═══ SOURCE DATA

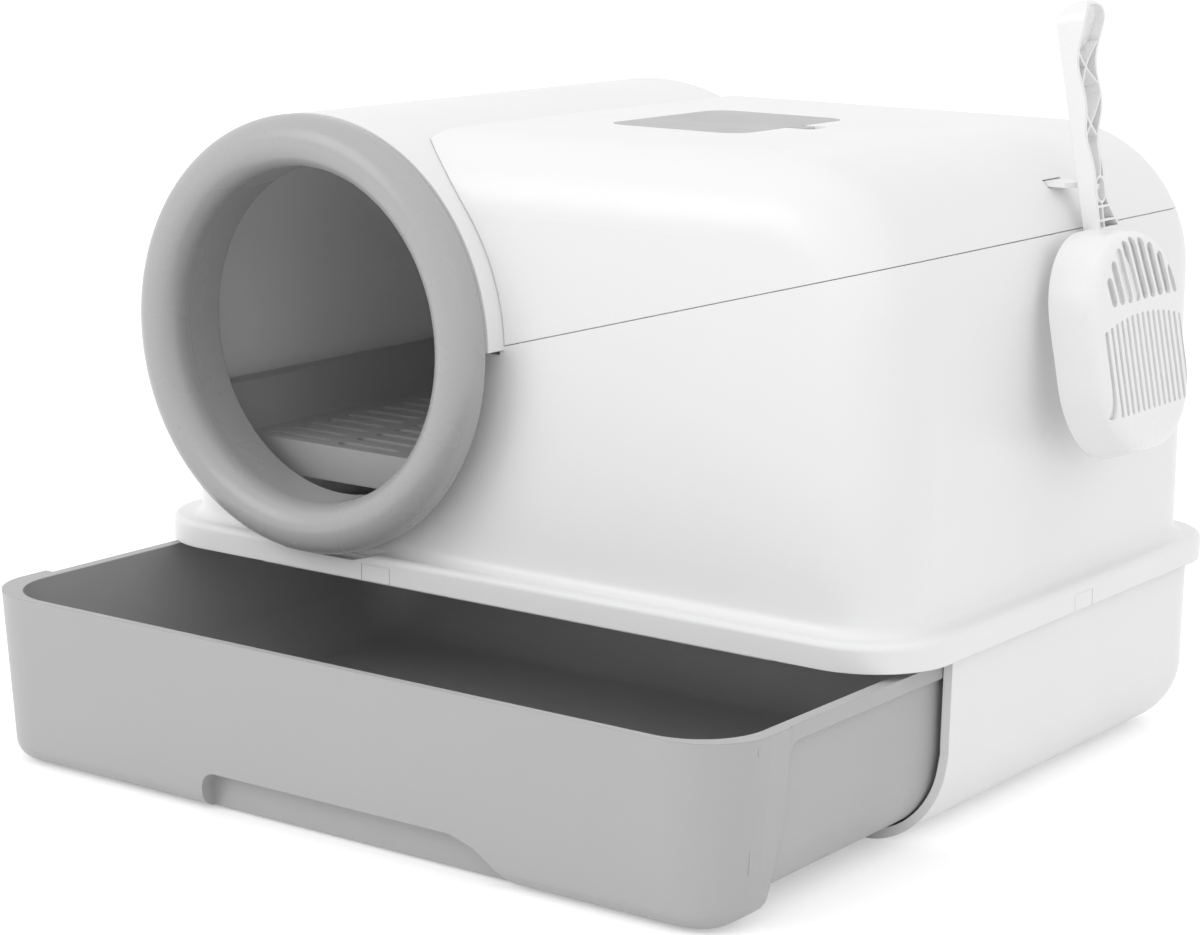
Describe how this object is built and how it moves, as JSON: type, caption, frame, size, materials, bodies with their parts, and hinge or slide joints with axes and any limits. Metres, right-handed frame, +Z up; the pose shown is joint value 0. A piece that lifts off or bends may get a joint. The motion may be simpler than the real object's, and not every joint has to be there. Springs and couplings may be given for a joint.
{
  "type": "drawer litter box",
  "caption": "Enclosed litter box for a cat with a round side entrance, a rear-hinged flip lid, a pull-out litter drawer, a filter under a cover in the top and a hanging scoop.",
  "frame": {"origin": "on the floor, under the centre of the hood's rim", "axes": "+X to the right along the front, +Y to the back, +Z up"},
  "size_m": [0.5937, 0.5445, 0.4558],
  "materials": {
    "white_shell": "satin moulded polypropylene",
    "white_scoop": "satin moulded polypropylene",
    "grey_drawer": "satin moulded polypropylene",
    "grey_ring": "satin moulded polypropylene",
    "grey_step": "fine matt texture",
    "grey_cover": "fine matt texture",
    "carbon_felt": "carbon filled felt"
  },
  "bodies": {
    "base": {"base_shell": "white_shell"},
    "drawer": {"drawer_tray": "grey_drawer"},
    "hood": {"hood_shell": "white_shell", "rim_latches": "white_shell", "entry_ring": "grey_ring", "entry_collar": "grey_ring", "entrance_step": "grey_step", "hinge_pins": "white_shell"},
    "lid": {"lid_shell": "white_shell", "filter_box": "grey_step", "carbon_filter": "carbon_felt", "scoop_hook": "white_scoop"},
    "filter_cover": {"filter_cover": "grey_cover"},
    "scoop": {"scoop": "white_scoop"}
  },
  "joints": [
    {"name": "drawer_slide", "type": "slide", "parent": "base", "child": "drawer", "axis": [0, -1, 0], "range_m": [-0.15, 0.1]},
    {"name": "hood_lift", "type": "slide", "parent": "base", "child": "hood", "axis": [0, 0, 1], "range_m": [0, 0.12]},
    {"name": "lid_hinge", "type": "hinge", "parent": "hood", "child": "lid", "pos_m": [0.125, 0.195, 0.33], "axis": [-1, 0, 0], "range_deg": [0, 95]},
    {"name": "filter_cover_lift", "type": "slide", "parent": "lid", "child": "filter_cover", "axis": [0, 0, 1], "range_m": [0, 0.04]},
    {"name": "scoop_off", "type": "slide", "parent": "lid", "child": "scoop", "axis": [1, 0, 0], "range_m": [0, 0.06]}
  ]
}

══════

* OBJECTIVE
Reproduce the listing above verbatim, from first line to last.

* SOLUTION
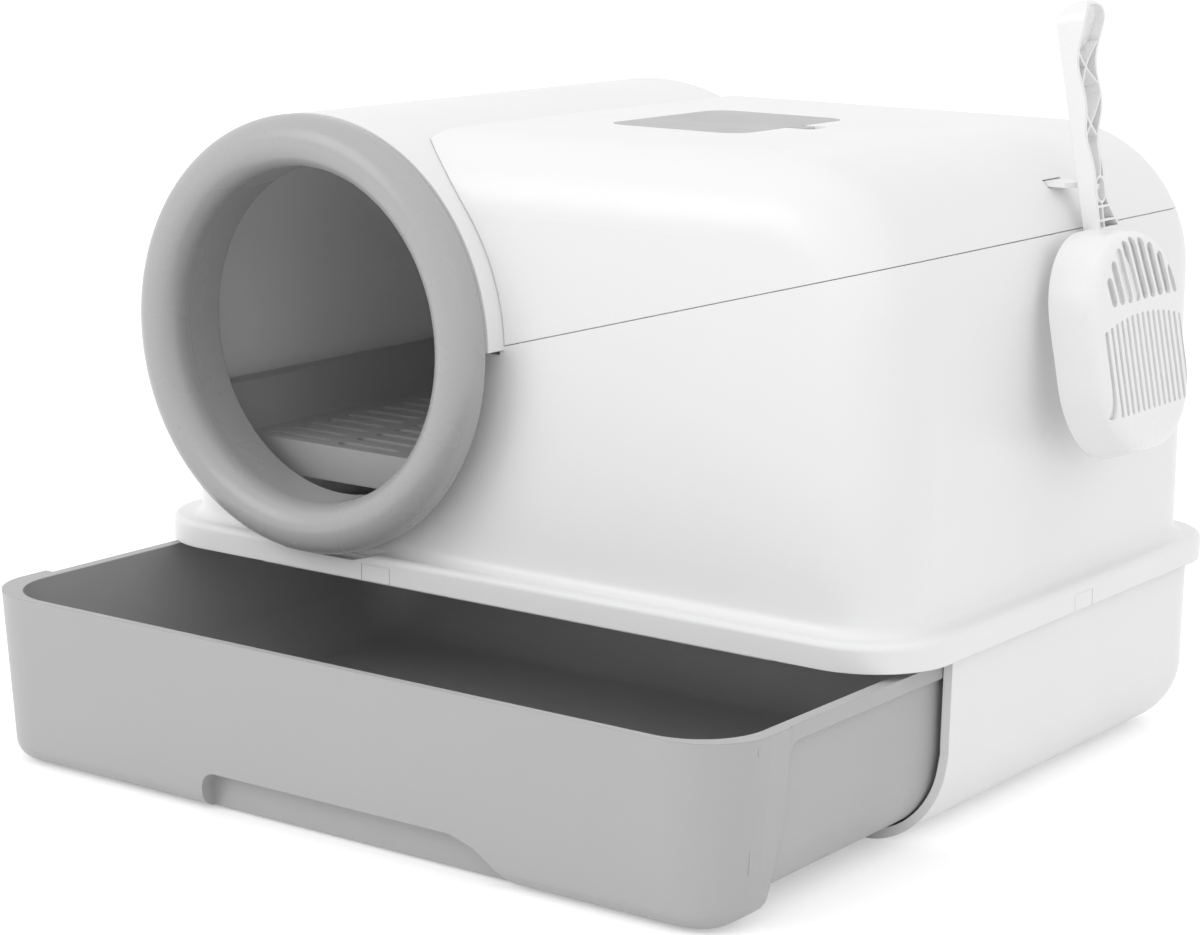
Describe how this object is built and how it moves, as JSON: type, caption, frame, size, materials, bodies with their parts, and hinge or slide joints with axes and any limits. Metres, right-handed frame, +Z up; the pose shown is joint value 0. A piece that lifts off or bends may get a joint. The motion may be simpler than the real object's, and not every joint has to be there. Springs and couplings may be given for a joint.
{
  "type": "drawer litter box",
  "caption": "Enclosed litter box for a cat with a round side entrance, a rear-hinged flip lid, a pull-out litter drawer, a filter under a cover in the top and a hanging scoop.",
  "frame": {"origin": "on the floor, under the centre of the hood's rim", "axes": "+X to the right along the front, +Y to the back, +Z up"},
  "size_m": [0.5937, 0.5445, 0.4558],
  "materials": {
    "white_shell": "satin moulded polypropylene",
    "white_scoop": "satin moulded polypropylene",
    "grey_drawer": "satin moulded polypropylene",
    "grey_ring": "satin moulded polypropylene",
    "grey_step": "fine matt texture",
    "grey_cover": "fine matt texture",
    "carbon_felt": "carbon filled felt"
  },
  "bodies": {
    "base": {"base_shell": "white_shell"},
    "drawer": {"drawer_tray": "grey_drawer"},
    "hood": {"hood_shell": "white_shell", "rim_latches": "white_shell", "entry_ring": "grey_ring", "entry_collar": "grey_ring", "entrance_step": "grey_step", "hinge_pins": "white_shell"},
    "lid": {"lid_shell": "white_shell", "filter_box": "grey_step", "carbon_filter": "carbon_felt", "scoop_hook": "white_scoop"},
    "filter_cover": {"filter_cover": "grey_cover"},
    "scoop": {"scoop": "white_scoop"}
  },
  "joints": [
    {"name": "drawer_slide", "type": "slide", "parent": "base", "child": "drawer", "axis": [0, -1, 0], "range_m": [-0.15, 0.1]},
    {"name": "hood_lift", "type": "slide", "parent": "base", "child": "hood", "axis": [0, 0, 1], "range_m": [0, 0.12]},
    {"name": "lid_hinge", "type": "hinge", "parent": "hood", "child": "lid", "pos_m": [0.125, 0.195, 0.33], "axis": [-1, 0, 0], "range_deg": [0, 95]},
    {"name": "filter_cover_lift", "type": "slide", "parent": "lid", "child": "filter_cover", "axis": [0, 0, 1], "range_m": [0, 0.04]},
    {"name": "scoop_off", "type": "slide", "parent": "lid", "child": "scoop", "axis": [1, 0, 0], "range_m": [0, 0.06]}
  ]
}